>> begin

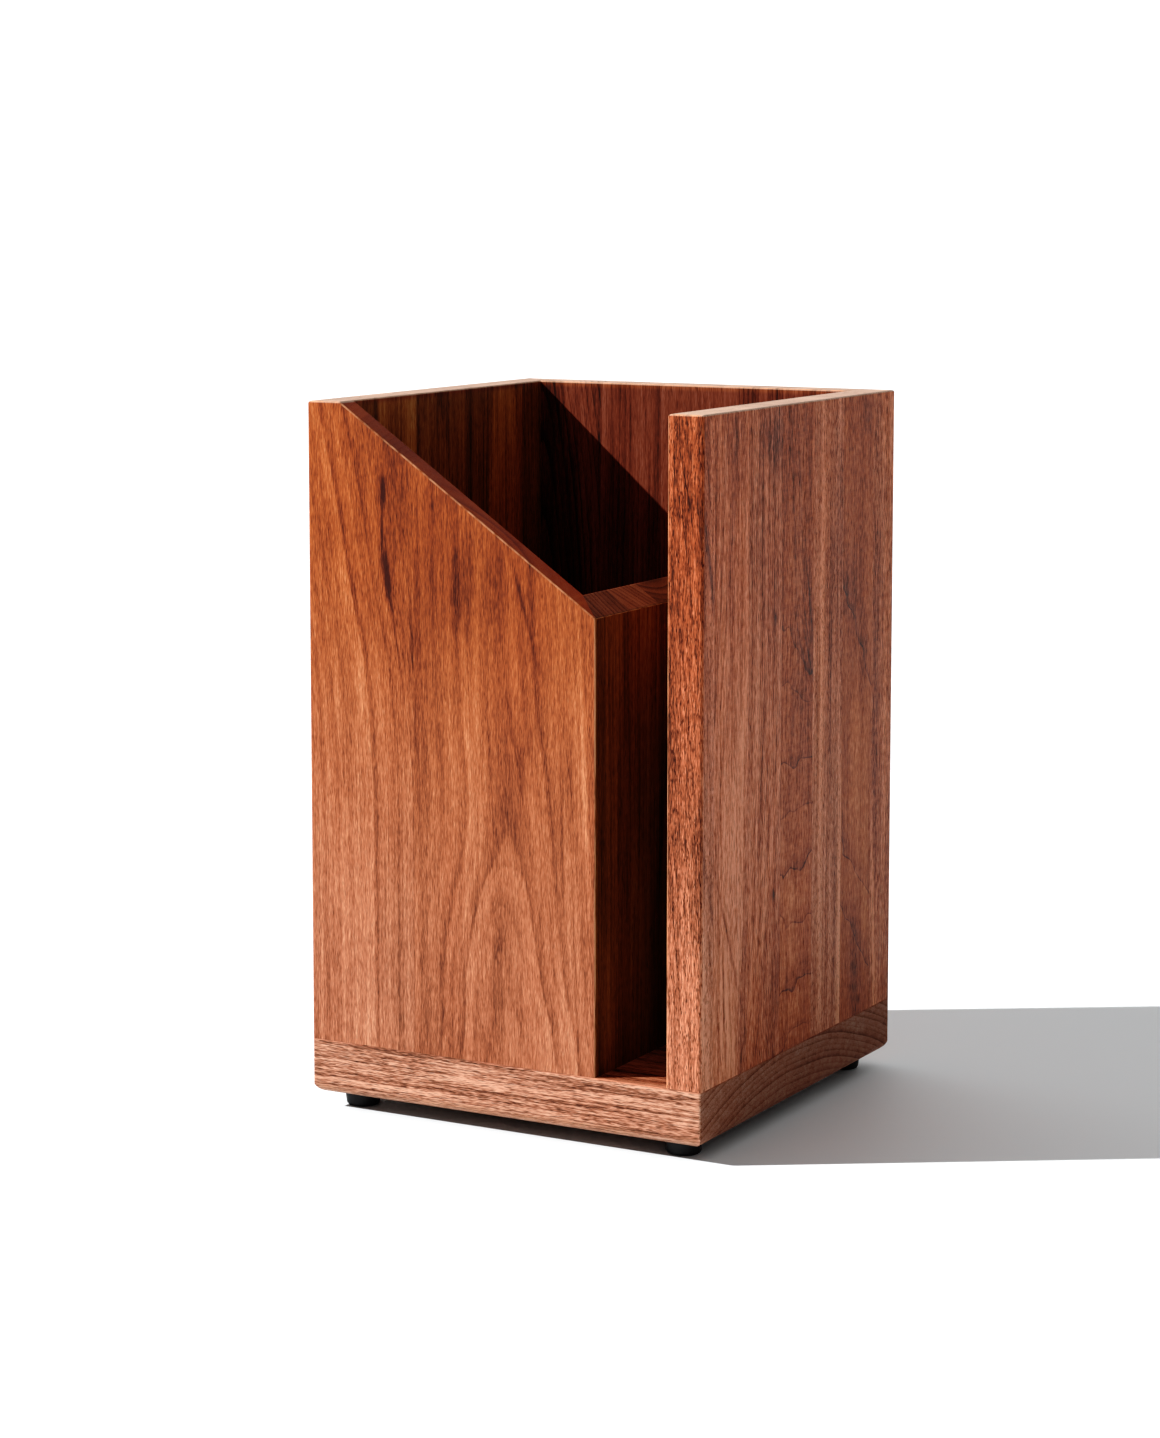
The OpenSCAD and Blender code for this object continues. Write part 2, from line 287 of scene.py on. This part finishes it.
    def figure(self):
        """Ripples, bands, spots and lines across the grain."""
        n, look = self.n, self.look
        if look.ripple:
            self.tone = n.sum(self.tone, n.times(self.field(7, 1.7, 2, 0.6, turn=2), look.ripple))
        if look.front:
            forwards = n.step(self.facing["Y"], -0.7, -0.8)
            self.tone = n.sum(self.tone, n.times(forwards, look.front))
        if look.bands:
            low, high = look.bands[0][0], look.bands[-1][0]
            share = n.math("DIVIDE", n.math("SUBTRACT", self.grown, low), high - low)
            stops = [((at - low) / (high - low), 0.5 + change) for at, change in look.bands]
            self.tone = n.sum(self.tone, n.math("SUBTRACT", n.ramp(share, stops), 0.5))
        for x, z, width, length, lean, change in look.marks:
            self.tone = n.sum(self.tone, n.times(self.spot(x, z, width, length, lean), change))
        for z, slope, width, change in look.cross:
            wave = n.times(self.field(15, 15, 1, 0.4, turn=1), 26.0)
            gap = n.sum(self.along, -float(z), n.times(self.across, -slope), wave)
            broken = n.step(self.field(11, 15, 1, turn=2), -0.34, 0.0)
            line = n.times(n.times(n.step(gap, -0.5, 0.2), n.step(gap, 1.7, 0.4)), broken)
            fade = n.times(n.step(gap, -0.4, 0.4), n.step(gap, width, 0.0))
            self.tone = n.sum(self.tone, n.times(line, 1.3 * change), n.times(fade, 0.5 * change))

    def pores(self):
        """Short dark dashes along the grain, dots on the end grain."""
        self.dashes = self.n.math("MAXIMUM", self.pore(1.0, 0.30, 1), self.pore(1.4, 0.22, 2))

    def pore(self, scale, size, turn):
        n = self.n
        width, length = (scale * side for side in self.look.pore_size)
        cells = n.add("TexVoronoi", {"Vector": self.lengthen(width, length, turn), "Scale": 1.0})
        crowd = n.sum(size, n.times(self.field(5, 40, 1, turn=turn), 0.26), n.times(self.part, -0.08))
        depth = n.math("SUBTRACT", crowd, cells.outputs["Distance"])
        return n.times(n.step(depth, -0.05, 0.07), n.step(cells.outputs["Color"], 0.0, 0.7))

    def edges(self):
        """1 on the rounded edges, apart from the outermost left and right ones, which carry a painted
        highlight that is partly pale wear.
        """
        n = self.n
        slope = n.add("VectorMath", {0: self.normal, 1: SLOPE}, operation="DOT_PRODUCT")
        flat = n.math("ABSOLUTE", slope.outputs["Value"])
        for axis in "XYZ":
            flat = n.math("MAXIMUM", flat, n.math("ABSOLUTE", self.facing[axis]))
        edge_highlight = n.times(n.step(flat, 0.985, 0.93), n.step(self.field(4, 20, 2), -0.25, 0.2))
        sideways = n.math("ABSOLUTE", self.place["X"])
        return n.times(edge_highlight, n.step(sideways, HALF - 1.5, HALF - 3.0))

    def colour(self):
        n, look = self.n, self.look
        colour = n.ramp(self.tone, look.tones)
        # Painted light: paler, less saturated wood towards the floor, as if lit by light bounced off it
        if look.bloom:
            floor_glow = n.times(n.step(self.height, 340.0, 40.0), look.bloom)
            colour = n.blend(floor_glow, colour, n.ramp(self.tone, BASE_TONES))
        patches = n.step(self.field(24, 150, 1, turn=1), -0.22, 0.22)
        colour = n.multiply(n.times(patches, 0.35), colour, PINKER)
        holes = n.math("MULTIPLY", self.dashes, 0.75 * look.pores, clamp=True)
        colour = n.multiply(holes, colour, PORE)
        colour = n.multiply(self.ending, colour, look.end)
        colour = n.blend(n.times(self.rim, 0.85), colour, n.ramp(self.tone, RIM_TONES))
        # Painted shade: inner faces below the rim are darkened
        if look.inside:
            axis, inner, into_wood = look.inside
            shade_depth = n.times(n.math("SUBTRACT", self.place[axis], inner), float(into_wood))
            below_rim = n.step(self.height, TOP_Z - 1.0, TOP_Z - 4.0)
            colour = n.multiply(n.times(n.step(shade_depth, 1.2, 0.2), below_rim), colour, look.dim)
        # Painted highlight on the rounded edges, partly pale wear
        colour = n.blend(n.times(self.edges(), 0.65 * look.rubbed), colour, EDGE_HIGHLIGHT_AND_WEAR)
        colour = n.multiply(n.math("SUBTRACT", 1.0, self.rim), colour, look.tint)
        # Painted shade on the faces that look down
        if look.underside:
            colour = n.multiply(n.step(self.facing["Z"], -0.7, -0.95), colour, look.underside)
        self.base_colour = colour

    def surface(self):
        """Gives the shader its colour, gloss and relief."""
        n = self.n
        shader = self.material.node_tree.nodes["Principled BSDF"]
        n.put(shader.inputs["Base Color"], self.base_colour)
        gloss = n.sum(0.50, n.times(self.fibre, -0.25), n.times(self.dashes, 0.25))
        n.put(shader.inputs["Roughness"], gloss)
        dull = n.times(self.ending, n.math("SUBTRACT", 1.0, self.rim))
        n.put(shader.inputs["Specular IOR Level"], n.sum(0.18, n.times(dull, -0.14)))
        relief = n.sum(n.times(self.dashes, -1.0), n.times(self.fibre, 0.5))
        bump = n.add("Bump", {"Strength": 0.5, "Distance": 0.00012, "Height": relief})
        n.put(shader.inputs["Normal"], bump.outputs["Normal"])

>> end
>> begin

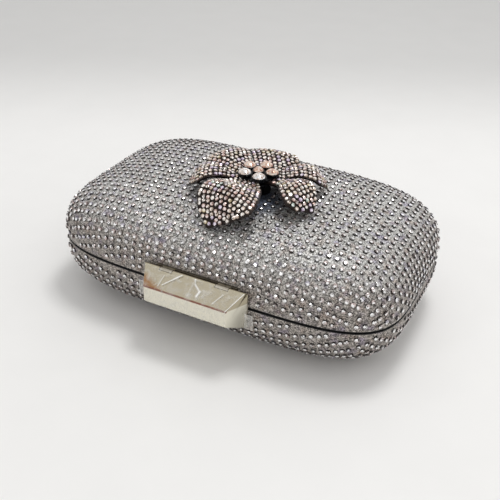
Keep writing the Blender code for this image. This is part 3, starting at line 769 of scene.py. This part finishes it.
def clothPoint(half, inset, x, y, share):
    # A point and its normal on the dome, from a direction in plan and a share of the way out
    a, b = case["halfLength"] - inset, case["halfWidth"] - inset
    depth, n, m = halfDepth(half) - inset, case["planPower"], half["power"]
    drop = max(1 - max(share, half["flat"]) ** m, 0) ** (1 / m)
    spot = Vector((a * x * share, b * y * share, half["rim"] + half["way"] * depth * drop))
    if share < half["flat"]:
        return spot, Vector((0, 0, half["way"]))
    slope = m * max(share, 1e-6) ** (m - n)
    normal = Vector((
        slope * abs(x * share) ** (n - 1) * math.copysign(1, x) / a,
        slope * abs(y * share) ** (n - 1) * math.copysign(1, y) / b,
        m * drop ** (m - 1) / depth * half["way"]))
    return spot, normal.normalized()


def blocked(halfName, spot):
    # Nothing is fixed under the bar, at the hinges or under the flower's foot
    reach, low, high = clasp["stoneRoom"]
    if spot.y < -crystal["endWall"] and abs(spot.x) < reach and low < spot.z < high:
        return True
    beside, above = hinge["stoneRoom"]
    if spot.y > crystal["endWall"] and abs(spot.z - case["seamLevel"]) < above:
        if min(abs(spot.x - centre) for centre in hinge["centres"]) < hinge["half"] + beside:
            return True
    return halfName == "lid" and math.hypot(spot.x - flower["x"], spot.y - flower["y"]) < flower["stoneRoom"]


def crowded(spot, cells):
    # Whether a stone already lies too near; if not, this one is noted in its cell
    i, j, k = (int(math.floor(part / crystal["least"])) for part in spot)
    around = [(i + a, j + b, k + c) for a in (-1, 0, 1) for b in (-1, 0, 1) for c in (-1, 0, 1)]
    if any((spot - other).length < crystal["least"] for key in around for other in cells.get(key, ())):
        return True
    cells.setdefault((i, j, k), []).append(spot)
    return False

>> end

Description of the task: Above this instruction are the records; retype exactly the lines from the one containing "Keep writing the" up to and including the one containing "return spot, normal.normalized()".

Written response:
Keep writing the Blender code for this image. This is part 3, starting at line 769 of scene.py. This part finishes it.
def clothPoint(half, inset, x, y, share):
    # A point and its normal on the dome, from a direction in plan and a share of the way out
    a, b = case["halfLength"] - inset, case["halfWidth"] - inset
    depth, n, m = halfDepth(half) - inset, case["planPower"], half["power"]
    drop = max(1 - max(share, half["flat"]) ** m, 0) ** (1 / m)
    spot = Vector((a * x * share, b * y * share, half["rim"] + half["way"] * depth * drop))
    if share < half["flat"]:
        return spot, Vector((0, 0, half["way"]))
    slope = m * max(share, 1e-6) ** (m - n)
    normal = Vector((
        slope * abs(x * share) ** (n - 1) * math.copysign(1, x) / a,
        slope * abs(y * share) ** (n - 1) * math.copysign(1, y) / b,
        m * drop ** (m - 1) / depth * half["way"]))
    return spot, normal.normalized()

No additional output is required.